Mainly two types of watermarking algorithms are used commonly: Spatial domain technique and frequency domain technique. Pixel values are operated in the spatial domain. Transform domain based on the special transformations, and process the coefficients in frequency domain to hide the data. Some of the transform domain methods are Fast Fourier Transform (FFT), Discrete Cosine Transform (DCT), and discrete Wavelet Transform (DWT) etc.
The robustness of image against distortion is increased when the watermark is placed in the perceptually significant part of the image. In an invisible watermarking, the embedded watermark should be invisible to human visual system (HVS). Watermarking techniques are based on the masking properties of human visual system. Main characteristics of human visual system are frequency sensitivity, luminance sensitive, and contrast masking. Frequency sensitivity is the difference sensitivity of the human eye to sine wave gratings at different frequencies. Luminance sensitivity is the different sensitivity of the eye to a noise signal on a contrast background, level of the noise luminance and depending on the average value of the background luminance.

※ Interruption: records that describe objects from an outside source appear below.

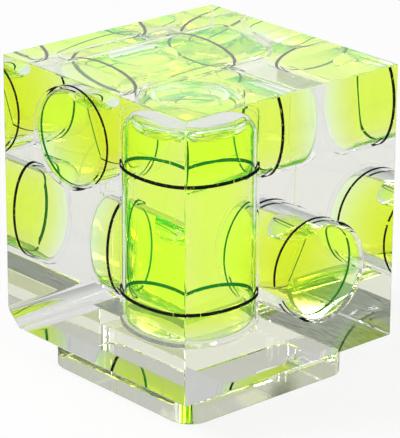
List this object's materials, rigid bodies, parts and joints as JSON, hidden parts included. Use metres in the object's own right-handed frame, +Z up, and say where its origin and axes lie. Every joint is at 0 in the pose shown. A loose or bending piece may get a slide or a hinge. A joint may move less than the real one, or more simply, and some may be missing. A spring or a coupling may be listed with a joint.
{
  "type": "camera shoe spirit level",
  "caption": "Clear acrylic block on a shoe foot, with bubble vials of yellow-green liquid cast into it square to each other.",
  "frame": {"origin": "middle of the foot's underside, at the bottom centre of the whole part", "axes": "+Z up through the block; +X out of the face that the lower vial's closed end is behind, and the way the foot slides; -Y out of the face that the upper vial's closed end is behind"},
  "size_m": [0.0236, 0.0236, 0.0281],
  "materials": {
    "clear_acrylic": "polished clear cast acrylic, milled on the foot",
    "vial_plastic": "moulded clear plastic",
    "level_liquid": "clear fluorescent yellow-green liquid",
    "air_bubble": "air",
    "black_line_paint": "black line paint, chipped in places"
  },
  "bodies": {
    "block": {"clear_block_with_foot": "clear_acrylic", "upright_vial_tube": "vial_plastic", "upright_vial_cap": "vial_plastic", "upright_vial_liquid": "level_liquid", "upright_vial_lower_line": "black_line_paint", "upright_vial_upper_line": "black_line_paint", "upper_vial_tube": "vial_plastic", "upper_vial_cap": "vial_plastic", "upper_vial_liquid": "level_liquid", "upper_vial_front_line": "black_line_paint", "upper_vial_rear_line": "black_line_paint", "lower_vial_tube": "vial_plastic", "lower_vial_cap": "vial_plastic", "lower_vial_liquid": "level_liquid", "lower_vial_left_line": "black_line_paint", "lower_vial_right_line": "black_line_paint"},
    "upright_bubble": {"upright_vial_bubble": "air_bubble"},
    "upper_bubble": {"upper_vial_bubble": "air_bubble"},
    "lower_bubble": {"lower_vial_bubble": "air_bubble"}
  },
  "joints": [
    {"name": "upright_bubble_slide", "type": "slide", "parent": "block", "child": "upright_bubble", "axis": [0, 0, 1], "range_m": [-0.0169, 0], "stiffness_N_per_m": 0.06, "springref_m": 0.02, "deforming": ["upright_vial_liquid"]},
    {"name": "upper_bubble_slide", "type": "slide", "parent": "block", "child": "upper_bubble", "axis": [0, 1, 0], "range_m": [-0.0027, 0.0075], "stiffness_N_per_m": 0.001, "deforming": ["upper_vial_liquid"]},
    {"name": "lower_bubble_slide", "type": "slide", "parent": "block", "child": "lower_bubble", "axis": [1, 0, 0], "range_m": [-0.0064, 0.0038], "stiffness_N_per_m": 0.001, "deforming": ["lower_vial_liquid"]}
  ]
}
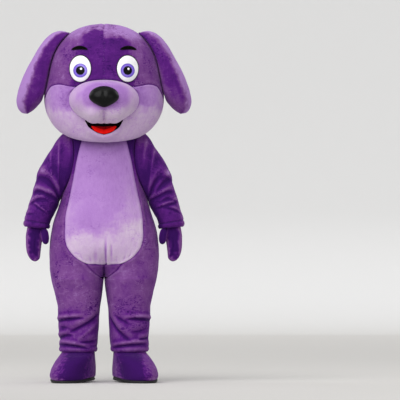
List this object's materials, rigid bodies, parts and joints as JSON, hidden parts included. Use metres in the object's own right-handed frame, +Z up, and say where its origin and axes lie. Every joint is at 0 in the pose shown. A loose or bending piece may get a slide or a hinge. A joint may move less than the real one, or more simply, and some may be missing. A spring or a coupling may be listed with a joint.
{
  "type": "dog costume",
  "caption": "Full-body dog costume in its worn pose: hollow plush suit with belly panel, sleeves and tail, foam-backed head with hanging ears, mittens and boots.",
  "frame": {"origin": "the point between the wearer's shoulders that carries the suit, 1.38 m above the soles and on the middle plane", "axes": "+Z is up, the front faces -Y and +X is the wearer's left"},
  "size_m": [0.954, 0.7951, 1.95],
  "materials": {
    "plush_purple": "deep purple short-pile plush",
    "plush_lilac": "lilac short-pile plush",
    "nose_black": "glossy black moulded nose",
    "eye_white": "white moulded eye",
    "iris_violet": "violet iris disc",
    "felt_black": "black felt",
    "felt_red": "red felt",
    "sole_black": "black rubber sheet"
  },
  "bodies": {
    "root": {"belly_panel": "plush_lilac", "boot_left": "plush_purple", "boot_right": "plush_purple", "brow_left": "felt_black", "brow_right": "felt_black", "cheek_left": "plush_lilac", "cheek_right": "plush_lilac", "crotch_gusset": "plush_purple", "ear_left": "plush_purple", "ear_right": "plush_purple", "eye_white_left": "eye_white", "eye_white_right": "eye_white", "iris_left": "iris_violet", "iris_right": "iris_violet", "mitten_back_left": "plush_purple", "mitten_back_right": "plush_purple", "mitten_palm_left": "plush_lilac", "mitten_palm_right": "plush_lilac", "mouth_lining": "felt_black", "muzzle_left": "plush_lilac", "muzzle_right": "plush_lilac", "nose": "nose_black", "pupil_left": "felt_black", "pupil_right": "felt_black", "skull_left": "plush_purple", "skull_right": "plush_purple", "sleeve_left": "plush_purple", "sleeve_right": "plush_purple", "sole_left": "sole_black", "sole_right": "sole_black", "suit_back_left": "plush_purple", "suit_back_right": "plush_purple", "suit_front_left": "plush_purple", "suit_front_right": "plush_purple", "tail": "plush_purple", "thumb_left": "plush_purple", "thumb_right": "plush_purple", "tongue": "felt_red"}
  },
  "joints": []
}
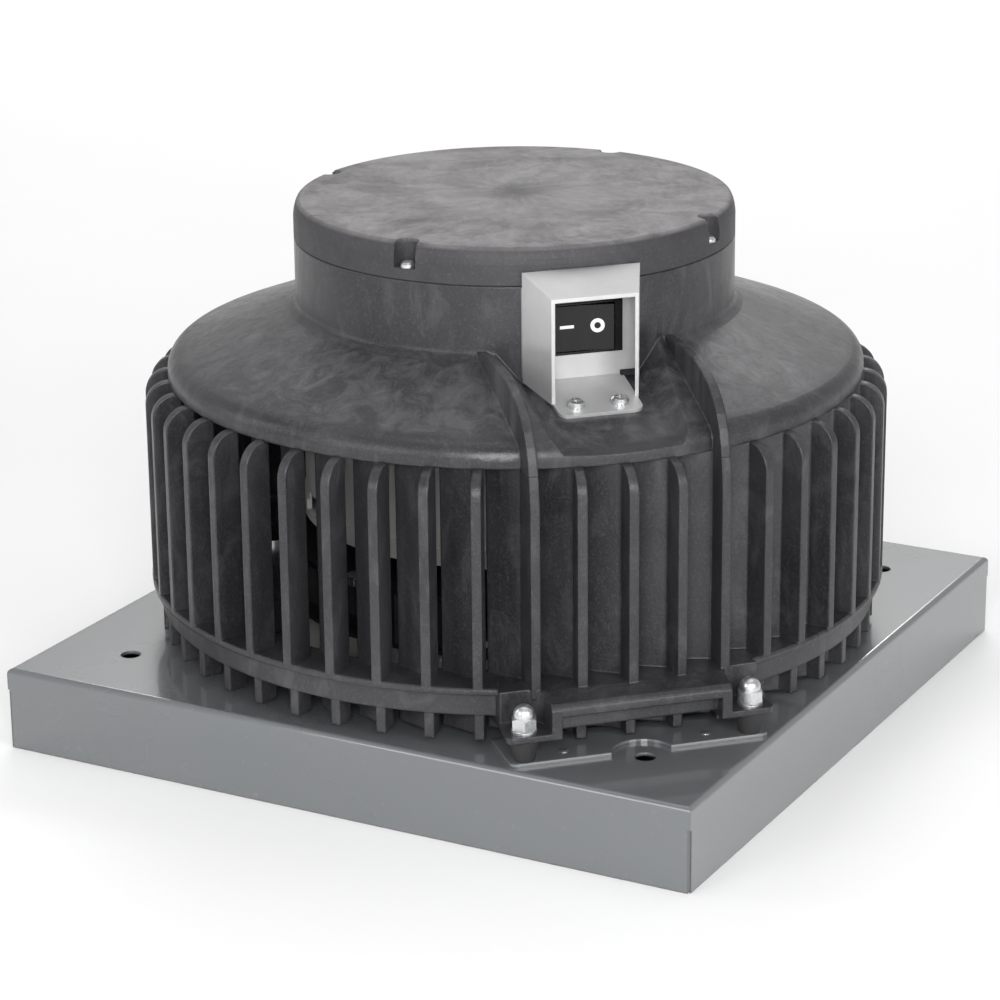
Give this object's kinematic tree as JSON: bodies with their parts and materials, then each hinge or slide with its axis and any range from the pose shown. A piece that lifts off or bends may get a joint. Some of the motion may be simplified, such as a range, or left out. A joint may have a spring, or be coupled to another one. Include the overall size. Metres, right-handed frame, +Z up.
{
  "type": "roof extract fan",
  "caption": "Low horizontal-discharge roof extract fan with a square folded base pan, finned round cowl, screwed service lid and hooded rocker switch.",
  "frame": {"origin": "middle of the underside of the square base pan", "axes": "+Z up along the motor shaft, X and Y along the sides of the base pan, the rocker switch looks towards the +X -Y corner"},
  "size_m": [0.34, 0.34, 0.2394],
  "materials": {
    "pan_paint": "semi-gloss powder coat",
    "cowl_plastic": "fine satin moulding",
    "lid_plastic": "mottled satin moulding",
    "zinc_sheet": "galvanised",
    "stainless": "satin",
    "zinc_bright": "bright zinc",
    "rubber": "matt",
    "switch_black": "semi-gloss",
    "mark_white": "matt",
    "nylon_black": "matt",
    "wheel_black": "matt",
    "aluminium": "cast",
    "steel_dark": "satin black",
    "lamination": "dull",
    "copper": "enamelled copper",
    "brass": "bright",
    "shell_white": "satin",
    "block_cream": "satin",
    "earth_green": "satin",
    "sheath_black": "matt",
    "core_brown": "satin",
    "lead_blue": "satin"
  },
  "bodies": {
    "housing": {"base_pan": "pan_paint", "inlet_ring": "zinc_sheet", "ring_rivets": "zinc_bright", "foot_brackets": "pan_paint", "bracket_rivets": "zinc_bright", "foot_buffers": "rubber", "foot_studs": "zinc_bright", "foot_washers": "zinc_bright", "cap_nuts": "zinc_bright", "cowl_grille": "cowl_plastic", "cowl_roof": "cowl_plastic", "lid": "lid_plastic", "lid_gasket": "rubber", "lid_screws": "zinc_bright", "switch_hood": "stainless", "hood_screws": "zinc_bright", "switch_body": "switch_black", "switch_tabs": "brass", "cable_gland": "nylon_black", "gland_nut": "nylon_black", "motor_drum": "zinc_sheet", "drum_screws": "zinc_bright", "motor_plate": "zinc_sheet", "motor_flange": "aluminium", "motor_screws": "zinc_bright", "stator_core": "lamination", "stator_winding": "copper", "bearings": "stainless", "capacitor": "shell_white", "capacitor_clamp": "zinc_sheet", "clamp_screw": "zinc_bright", "terminal_block": "block_cream", "terminal_screws": "brass", "block_screws": "zinc_bright", "earth_screw": "earth_green", "motor_lead": "sheath_black", "motor_cores": "core_brown", "switch_leads": "lead_blue"},
    "rotor": {"motor_shaft": "stainless", "rotor_cage": "aluminium", "rotor_can": "steel_dark", "impeller": "wheel_black", "impeller_rivets": "zinc_bright", "balance_clip": "zinc_bright"},
    "rocker": {"rocker": "switch_black", "rocker_marks": "mark_white"}
  },
  "joints": [
    {"name": "rotor_spin", "type": "hinge", "parent": "housing", "child": "rotor", "pos_m": [0, 0, 0.07], "axis": [0, 0, 1], "continuous": true},
    {"name": "rocker_tilt", "type": "hinge", "parent": "housing", "child": "rocker", "pos_m": [0.06753, -0.06753, 0.2023], "axis": [0, 0, 1], "range_deg": [0, 9]}
  ]
}
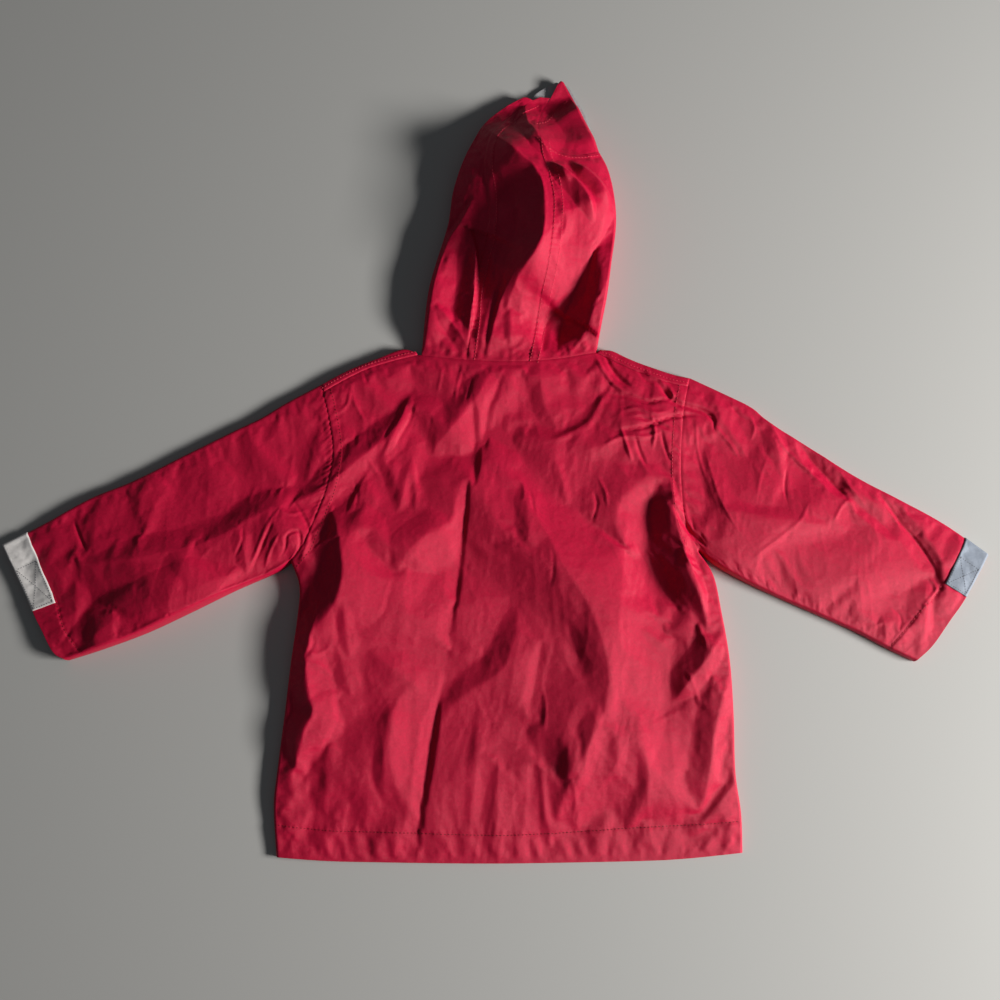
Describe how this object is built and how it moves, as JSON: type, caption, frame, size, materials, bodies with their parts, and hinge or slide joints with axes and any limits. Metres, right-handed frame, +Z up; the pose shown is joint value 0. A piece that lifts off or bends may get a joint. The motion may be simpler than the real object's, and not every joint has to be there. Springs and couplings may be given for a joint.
{
  "type": "kids rain jacket",
  "caption": "Child's hooded rain jacket in red coated cloth, laid face down with sleeves spread and hood up; lined brim, reflective cuff tabs and a snap front beneath.",
  "frame": {"origin": "middle of the laid-out garment's outline, on the surface it lies on", "axes": "+X towards the wearer's right cuff, +Y from the hem towards the tip of the hood, +Z up from the surface; the jacket lies face down"},
  "size_m": [0.9193, 0.756, 0.0538],
  "materials": {
    "red_cloth": "coated plain-weave nylon with a soft sheen",
    "grey_tape": "matte retroreflective tape",
    "grey_lining": "soft brushed lining",
    "snap_red": "moulded snap cap"
  },
  "bodies": {
    "root": {"back_panel": "red_cloth", "front_left": "red_cloth", "front_right": "red_cloth", "sleeve_left": "red_cloth", "sleeve_right": "red_cloth", "hood_side_left": "red_cloth", "hood_centre": "red_cloth", "hood_side_right": "red_cloth", "hood_brim": "red_cloth", "hood_lining": "grey_lining", "cuff_tab_left": "grey_tape", "cuff_tab_right": "grey_tape", "snap_1": "snap_red", "snap_2": "snap_red", "snap_3": "snap_red", "snap_4": "snap_red", "snap_5": "snap_red"}
  },
  "joints": []
}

Contrast masking is the perception of a signal in presence of masking effect, and which depends on the relative spatial frequency, location and orientation.
In this paper, a novel approach to DFT watermarking based on the compressive sensing technology is proposed. It improves the existing methods. Here the DFT watermarking is performed on the basis of human visual system properties. Then the compressive sensing is performed in the watermarked image and it retains the robustness in the perceptual perspective.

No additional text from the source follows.